James Connell wrote:
Paul J Gans wrote:
EGR wrote:
Hi all, I am wondering why Adobe chose to make their "Creative suite" run on Win 2000 or XP thus not permitting users like myself to upgrade because I am using Win. 98se. I suspect that this will cost them money in the long term because if people like myself wish to upgrade to Creative Suite they must also upgrade their operating systems too. I really can’t see their motive for such a stupid move. EGR
It has been said here many times before. There are significant internal differences between the Win9x (and WinME) series of operating systems and the WinNT series (Win2000, WinXP). These differences allow totally different programming
methods that allow a huge program like Photoshop to run
as quickly or more quickly than the previous version,
even though it contains more "stuff".
Just as new programs for users solve problems the users
were having, new operating systems solve problems for
programmers.
—- Paul J. Gans
yes but the win32 API is locked in, M$ can add to it but if they drop calls they lose backwards compatability, so far even the stuff i wrote to run in dos 3.1 still runs fine. you can change the functionality of a API call but still have it stay the same call it just works better – i’m curious has anybody Tried loading PS 8 ( i can’t stand this trend to ‘names’ for and upgade either 🙂 onto a win98 box to see if it’ll run?? after win 98 "replaced" win95 all the new software began saying for 98 and up but it ran under ’95 fine.

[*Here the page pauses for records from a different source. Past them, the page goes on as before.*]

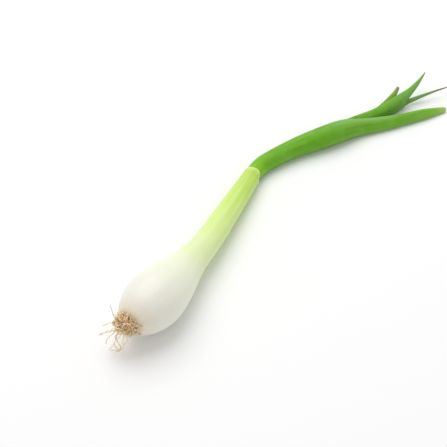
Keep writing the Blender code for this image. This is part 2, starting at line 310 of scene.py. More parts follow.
# Soft lengthwise folds of the leaves inside show through, and the collar's edge waves and is torn on one
# side. A size is how fast a pattern changes round the stem, and a stretch is how fast it changes up it.
FOLD_DEPTH, FOLD_SIZE, FOLD_STRETCH = 0.00028, 1.7, 9.0
FOLD_LEVEL = 0.35                   # what the folds are measured from, so that they mostly sink in
VEIN_SHARE, VEIN_SIZE, VEIN_STRETCH = 0.22, 7.0, 14.0
EDGE_REACH = 0.012                  # how far below the collar's edge it begins to wave
EDGE_WAVE, EDGE_SIZE = 0.0007, 1.3
COLLAR_TEAR = 0.0042                # how far down it is torn on its right-hand side
TEAR_SIDE = Vector((math.cos(math.radians(12.0)), -math.sin(math.radians(12.0))))
TEAR_FROM, TEAR_SPAN = 0.55, 0.45   # it begins that square to the side, and takes this much more to full
TEAR_FADE = 1.4                     # above 1 the tear reaches its full depth before the very edge
for vertex in sheath.data.vertices:
    x, along, z = vertex.co
    around = Vector((x, z))
    if around.length > END_REACH:
        turn = around.normalized()
        fold = noise.noise(Vector((turn.x * FOLD_SIZE, along * FOLD_STRETCH, turn.y * FOLD_SIZE + 4.0)))
        vein = noise.noise(Vector((turn.x * VEIN_SIZE, along * VEIN_STRETCH, turn.y * VEIN_SIZE)))
        push = FOLD_DEPTH * (fold - FOLD_LEVEL) + FOLD_DEPTH * VEIN_SHARE * vein
        vertex.co.x += turn.x * push
        vertex.co.z += turn.y * push
        rim = max(0.0, (along - SHEATH_LENGTH + EDGE_REACH) / EDGE_REACH)
        edge = noise.noise(Vector((turn.x * EDGE_SIZE, 7.0, turn.y * EDGE_SIZE)))
        vertex.co.y += EDGE_WAVE * edge * rim * rim
        torn = max(0.0, (turn.dot(TEAR_SIDE) - TEAR_FROM) / TEAR_SPAN)
        vertex.co.y -= COLLAR_TEAR * torn * torn * (3.0 - 2.0 * torn) * min(rim * TEAR_FADE, 1.0)
sheath_course = [sheath_centre(d) for d in evenly(0.0, SHEATH_LENGTH, COURSE_STEP)]
bend_along(sheath, sheath_course)
finish_skin(sheath)


def nodes_of(material):
    """The nodes and links of a material."""
    return material.node_tree.nodes, material.node_tree.links


def growth_part(material, part):
    """Socket with one part of where a point grew: X and Z go round the stem, Y goes up it."""
    nodes, links = nodes_of(material)
    read = nodes.new("ShaderNodeAttribute")
    read.attribute_name = "growth"
    split = nodes.new("ShaderNodeSeparateXYZ")
    links.new(read.outputs["Vector"], split.inputs["Vector"])
    return split.outputs[part]


def vein_noise(material, around, along, detail=3.0, seed=0.0):
    """Noise drawn out lengthwise: fine round the stem, long up it."""
    nodes, links = nodes_of(material)
    read = nodes.new("ShaderNodeAttribute")
    read.attribute_name = "growth"
    stretch = nodes.new("ShaderNodeMapping")
    stretch.inputs["Scale"].default_value = (around, along, around)
    stretch.inputs["Location"].default_value = (seed, seed, seed)
    links.new(read.outputs["Vector"], stretch.inputs["Vector"])
    grain = nodes.new("ShaderNodeTexNoise")
    grain.inputs["Scale"].default_value = 1.0
    grain.inputs["Detail"].default_value = detail
    links.new(stretch.outputs["Vector"], grain.inputs["Vector"])
    return grain.outputs["Fac"]


def body_noise(material, scale, detail=3.0):
    """Noise in the onion's own metres, for blotches and pores."""
    nodes, links = nodes_of(material)
    place = nodes.new("ShaderNodeTexCoord")
    grain = nodes.new("ShaderNodeTexNoise")
    grain.inputs["Scale"].default_value = scale
    grain.inputs["Detail"].default_value = detail
    links.new(place.outputs["Object"], grain.inputs["Vector"])
    return grain.outputs["Fac"]


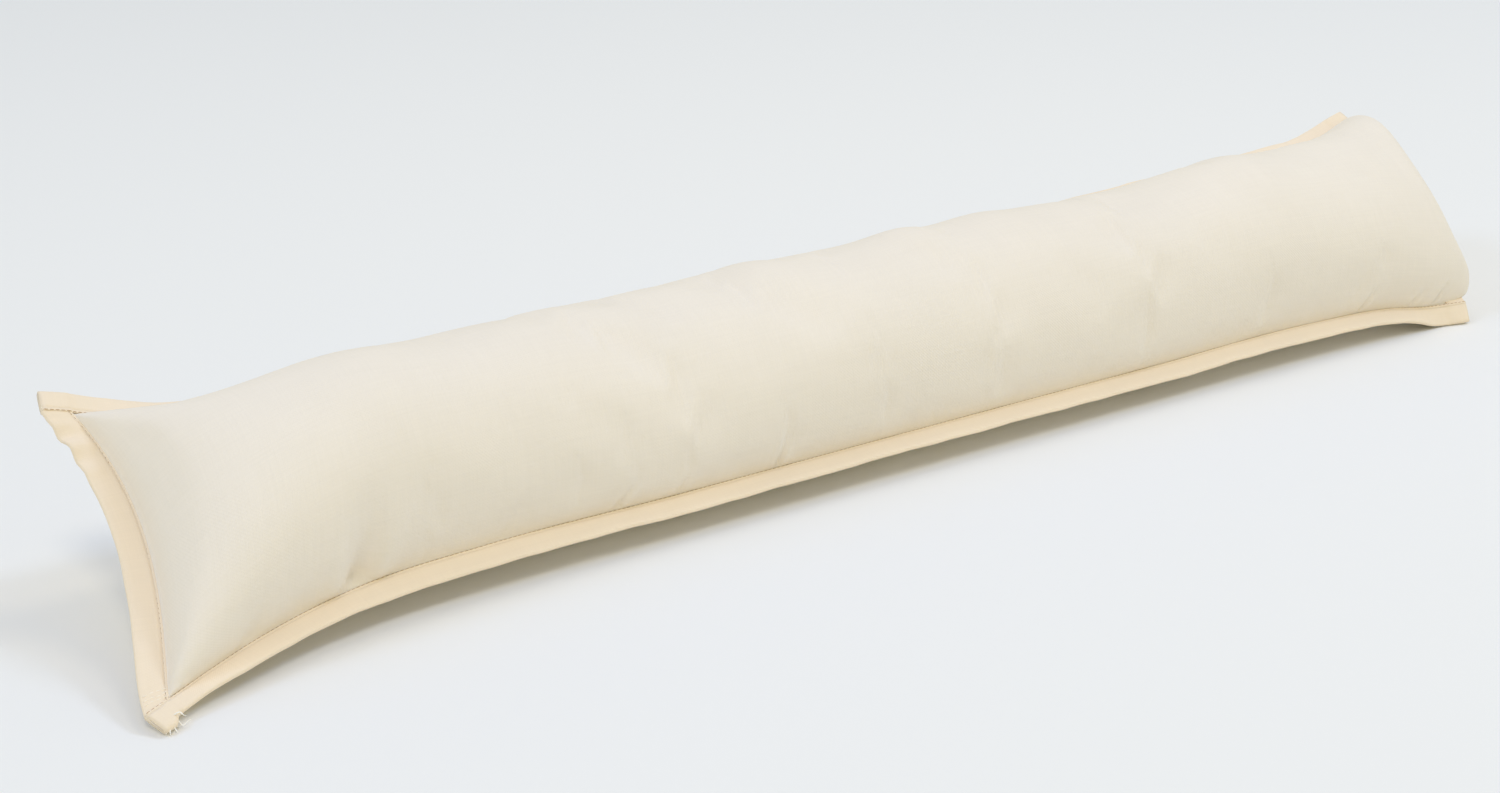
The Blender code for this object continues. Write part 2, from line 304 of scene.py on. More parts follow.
def end_frame(end, across):
    """Outward and upward directions of an end binding; at the corners they match the long bindings."""
    step = 1e-3
    forth = unit(end_seam(end, across + step) - end_seam(end, across - step))
    way = 2 * end - 1
    straight = np.array([way, 0.0, 0.0])
    straight = unit(straight - (forth @ straight)[:, None] * forth)
    lifted = way * np.cross(straight, forth)
    share = (np.abs(across) ** 3)[:, None]
    corner = [long_frame(1 if place > 0 else -1, np.array(float(end))) for place in across]
    outs = unit((1 - share) * straight + share * way * np.array([c[0] for c in corner]))
    return outs, unit((1 - share) * lifted + share * np.array([c[2] for c in corner]))


def edge_wave(edge, run, length):
    """How far the flat edge waves up or down at the tape's fold; still at the corners."""
    seed = ("front", "back", "left", "right").index(edge)
    calm = np.clip(np.minimum(run, length - run) / 0.02, 0, 1)
    wave = calm * (0.0004 * drift(run, 20 + seed, 0.085) + 0.00015 * drift(run, 30 + seed, 0.024))
    for kink in KINKS:
        if kink.edge == edge:
            wave = wave + kink.lift * np.exp(-(((run - kink.run * length) / kink.width) ** 2))
    return wave


def width_share(edge, run):
    """How much of its full width the flat edge keeps, by the distance past the left corner of its seam."""
    if edge != "front":
        return 1.0 + 0.0 * run
    started = np.clip((run + DRAWN_START) / DRAWN_STEP, 0, 1)
    return 1 - DRAWN_IN * started * np.exp(-((np.maximum(run, 0) / DRAWN_LENGTH) ** 2))


def end_closing(at):
    """How full the cushion is near its ends: 0 on the end seams, 1 past the rounding."""
    left = np.clip(at * SEAM_LENGTH / LEFT_ROUNDING, 0, 1)
    right = np.clip((1 - at) * SEAM_LENGTH / RIGHT_ROUNDING, 0, 1)
    return (1 - (1 - left) ** 2) ** 0.55 * (1 - (1 - right) ** 2) ** 0.5


def row_shares(rows):
    """Shares of the length where rows of points lie, closer together near both ends and at the creases."""
    u = np.linspace(0.0, 1.0, 4001)
    crowd = 1 + 1.6 * np.exp(-((u / 0.04) ** 2)) + 1.6 * np.exp(-(((1 - u) / 0.04) ** 2))
    for crease in CREASES:
        middle = crease.at + 0.5 * crease.lean / SEAM_LENGTH
        reach = (1.6 * crease.width + 0.5 * crease.lean) / SEAM_LENGTH
        crowd = crowd + 0.011 / (crease.width + 0.0015) * np.exp(-(((u - middle) / reach) ** 2))
    total = np.concatenate([[0.0], np.cumsum((crowd[1:] + crowd[:-1]) / 2)])
    return np.interp(np.linspace(0.0, total[-1], rows + 1), total, u)


def column_shares(columns):
    """Places across a panel, from -1 at the front seam to 1 at the back seam."""
    return -np.cos(np.linspace(0.0, math.pi, columns + 1))


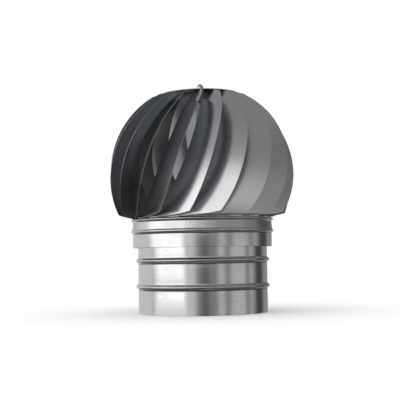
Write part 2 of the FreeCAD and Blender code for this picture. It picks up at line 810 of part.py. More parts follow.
def make_straps():
    """Both bridges of the neck and the crossbar of the skirt."""
    spindle_hole = "sizes.spindle_radius + sizes.hole_clearance"
    for name, level in (("upper_bridge", "high"), ("lower_bridge", "low")):
        make_strap(name, NECK_INNER, f"sizes.{level}_bridge_height", "sizes.bridge_thickness",
                   "sizes.bridge_width", "sizes.bridge_flange", spindle_hole,
                   f"sizes.{level}_bridge_turn")
    # the crossbar's ends lie midway between two vane feet, which stand a quarter turn on
    midway = f"sizes.first_vane_turn + {FULL_TURN / 4} + 1.5 * {FULL_TURN} / sizes.vane_count"
    make_strap("crossbar", SKIRT_INNER, "sizes.crossbar_height", "sizes.crossbar_thickness",
               "sizes.crossbar_width", "sizes.crossbar_flange",
               f"{BUSH_OUTER} + sizes.fit_clearance", midway)


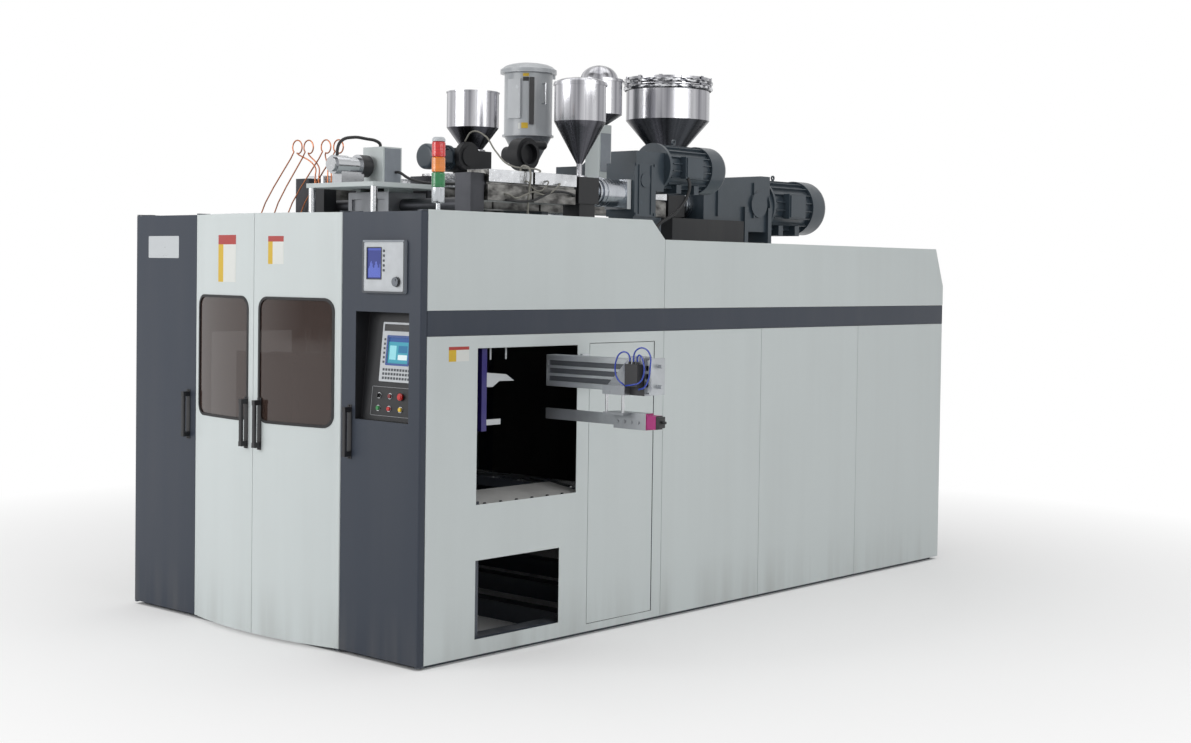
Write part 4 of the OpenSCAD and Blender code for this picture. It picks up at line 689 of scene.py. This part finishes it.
bmesh.ops.transform(blue_ring, matrix=console_face, verts=blue_ring.verts)
finished(blue_ring, "display_frame", "control_door", "pale_plastic", display_blue, bevel=0.0006)

key_places = [(screen_x + 0.030 + column * 0.021, screen_z + 0.018 + row * 0.021, 0.014, 0.012)
              for row in range(3) for column in range(10)]
key_places += [(x, screen_z + 0.098 + row * 0.0225, 0.013, 0.011)
               for row in range(6) for x in (screen_x + 0.024, screen_x + 0.226)]
keys = bmesh.new()
for x, z, width, height in key_places:
    bmesh.ops.create_cube(keys, size=1, matrix=console_face @ Matrix.Translation((x, -0.0128, z))
                          @ Matrix.Diagonal((width, 0.0016, height, 1)))
finished(keys, "screen_keys", "control_door", "pale_plastic", key_grey, bevel=0.0004)

button_columns, button_rows = (0.857, 0.938, 1.023), (0.060, 0.123)
outline = upright_panel(0.800, 0.022, 0.300, 0.146, 0.006, 0.0008, 0.0016)
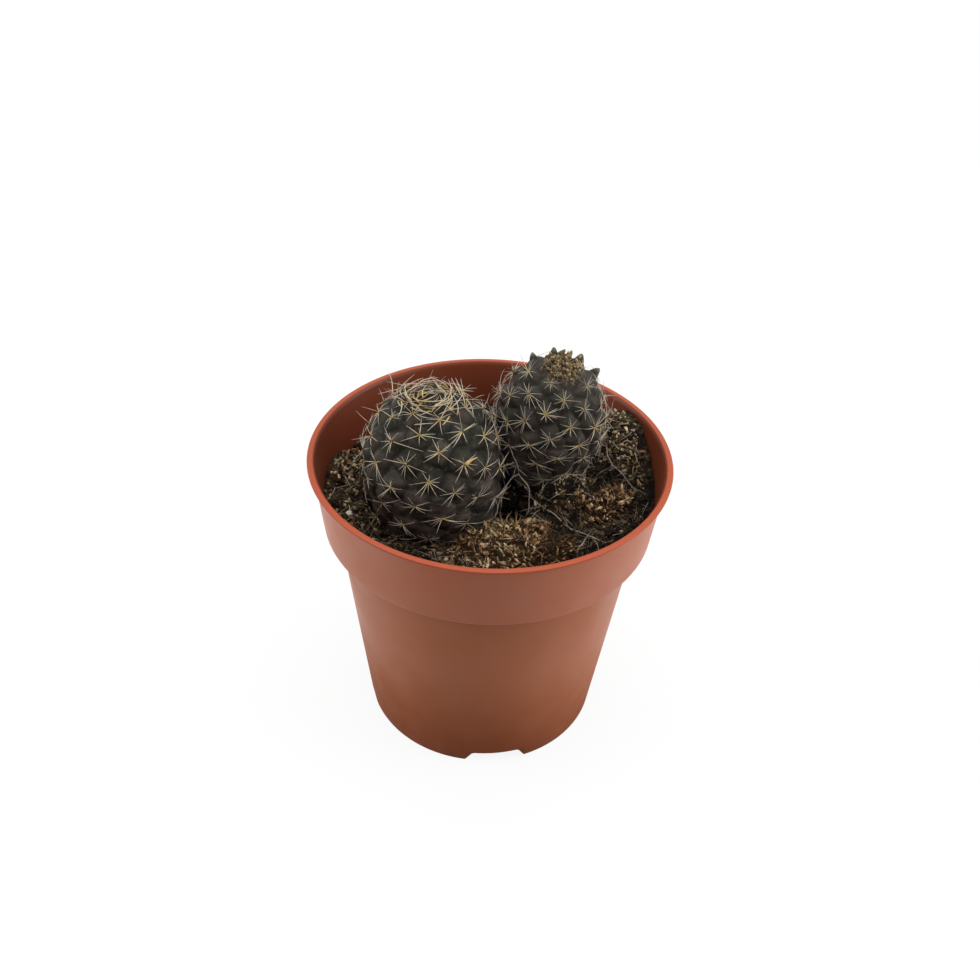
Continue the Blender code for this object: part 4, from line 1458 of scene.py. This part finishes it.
def make_loose_bits():
    for number, (name, node, radius, tint, rests, path) in enumerate(LOOSE_STRANDS):
        obj = rod_along(name, path, radius, rests, number)
        paint(obj, "tint", tint)
        place(obj, "dry_fibre", DRY, *([node] if node else []))

    low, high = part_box("perlite_grain")
    middle = (low + high) / 2
    ball = {"subdivisions": 4, "radius": 1, "location": middle}
    grain = added(bpy.ops.mesh.primitive_ico_sphere_add, scale=(high - low) / 2, **ball)
    grain.name = "perlite_bead"
    for vert in grain.data.vertices:
        vert.co += (vert.co - middle).normalized() * (0.3 - cell(vert.co / MM * 1.6)) * 0.35 * MM
    place(smoothed(grain), "perlite", perlite_finish(), "perlite_grain")

    chip = copy_of_node("bark_chip", "bark_flake", 5)
    for vert in chip.data.vertices:
        vert.co += vert.normal * noise.fractal(vert.co / MM * 2.5, 1.0, 2.0, 3) * 0.25 * MM
    paint(chip, "tint", 0.55)
    place(chip, "bark", DRY, "bark_chip")


# ---------------------------------------------------------------- build
make_stage()
SKINS = {
    "cactus_left": cactus_skin("cactus skin, left stem", 0.0),
    "cactus_right": cactus_skin("cactus skin, right stem", 0.17),
}
DRY, MOSS = dry_fibre(), moss_finish()
GROUND = ground_finder()
SPINES = [spine_blank(bend) for bend in (5, 18, 36)]
STRANDS = [spine_blank(bend, 0.022) for bend in (15, 50, 85)]
HAIR = spine_blank(38, 0.013)
CURLED = spine_blank(120, 0.030)
PEBBLES = [lump_blank(seed, (1.0, 0.75, flat), 1, 0.11) for seed, flat in ((1, 0.6), (2, 0.45), (3, 0.8), (4, 0.3))]
CLODS = [lump_blank(seed, (1.0, 0.8, 0.65), 2, 0.07) for seed in range(4)]
SPRIGS = [sprig_blank(seed) for seed in range(3)]
SHREDS = [shred_blank(seed, bend) for seed, bend in ((1, 20), (2, 55), (3, 95))]
BUDS = [bud_blank(seed) for seed in (1, 2, 3)]

make_pot()
left = make_stem("left_stem", LEFT_STEM, RIGHT_STEM, "cactus_left", flat_crown=0.20)
right = make_stem("right_stem", RIGHT_STEM, LEFT_STEM, "cactus_right", flat_crown=0.30)
left_spines = grow_spines(LEFT_STEM, left, 4.1 * MM, (8, 10), False, 0.45, seed=21)
left_spines += grow_nest(LEFT_STEM, arcs=50, golden=22, straight=12, seed=25)
right_spines = grow_spines(RIGHT_STEM, right, 3.75 * MM, (10, 12), True, 0.25, seed=22)
STRAW = spine_straw()
place(plant("left_spines", left_spines), "cactus_skin", STRAW)
place(plant("right_spines", right_spines), "cactus_skin", STRAW)
grow_buds("right_crown_tubercles", RIGHT_STEM, right, 130, 0.31, seed=26)
wool = grow_wool(left, seed=23) + grow_wool(right, seed=24)
wool += fuzz(LEFT_STEM, 90, 0.28, seed=27) + fuzz(RIGHT_STEM, 260, 0.34, seed=28)
place(plant("areole_wool", wool), "cactus_skin", crown_wool())
make_mix()
scatter_crumbs(520, 6800, seed=11)
scatter_fibres(1500, seed=12)
grow_moss("moss_front", "moss_clump_front", 2000, 10 * MM, seed=31)
grow_moss("moss_right", "moss_clump_right", 450, 90 * MM, seed=32)
scatter_shreds(1200, seed=33)
make_loose_bits()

I agree with you. However there are *new* API routines that do things that were not done before.
XP runs programs in separate spaces. Thus an XP program can not interfere with another program running simultaneously. It cannot "use up" all the memory or hog the resources.
Under Win98 programs ran in the same space. They were supposed to cooperate. However, if one program hogged the memory, any others were simply screwed.
This is just one difference. It leads to different methods of programming. Threads are another. This is a technique that allows a program to start up a subprogram to do a "simultaneous" calculation. This ability was rudimentary in Win98 if it existed at all (I no longer recall). It is a major feature in XP. It also is helped by independent memory spaces for programs.
The list of such things is almost endless.
There is another point. Because the operating system model is totally different, using the old API amounts to running an emulator to recreate the old Win98 environment inside the new environment. It isn’t simply a matter of using the same API calls.
Let me give you an example of this. Back in the stone age of computing (before personal computers) it was common for a program to modify its own instructions as it ran. These self-modifying program were hell to debug, but they were the only efficient method to do many things.
As time went on computer hardware changed and so did the OS’s. Programs were loaded into memory space that was unwritable by anybody but the OS itself. That kept all sorts of "Oops, my program just overwrote yours" types of errors from occuring. It also meant that all the old programs had to be rewritten — or, in many cases, the old compilers had to be changed.
Sure, one could have written routines to make it possible for the old code to continue to run, but it would have done so far slower and at a competetive disadvantage relative to programs written for the new programming models.
That’s the sort of thing going on here.
—- Paul J. Gans
PS: Would it help if I told you that I feel your pain? I have an old portable that runs Win98 and I’m as screwed vis a vis that machine as everyone else with a Win98 machine.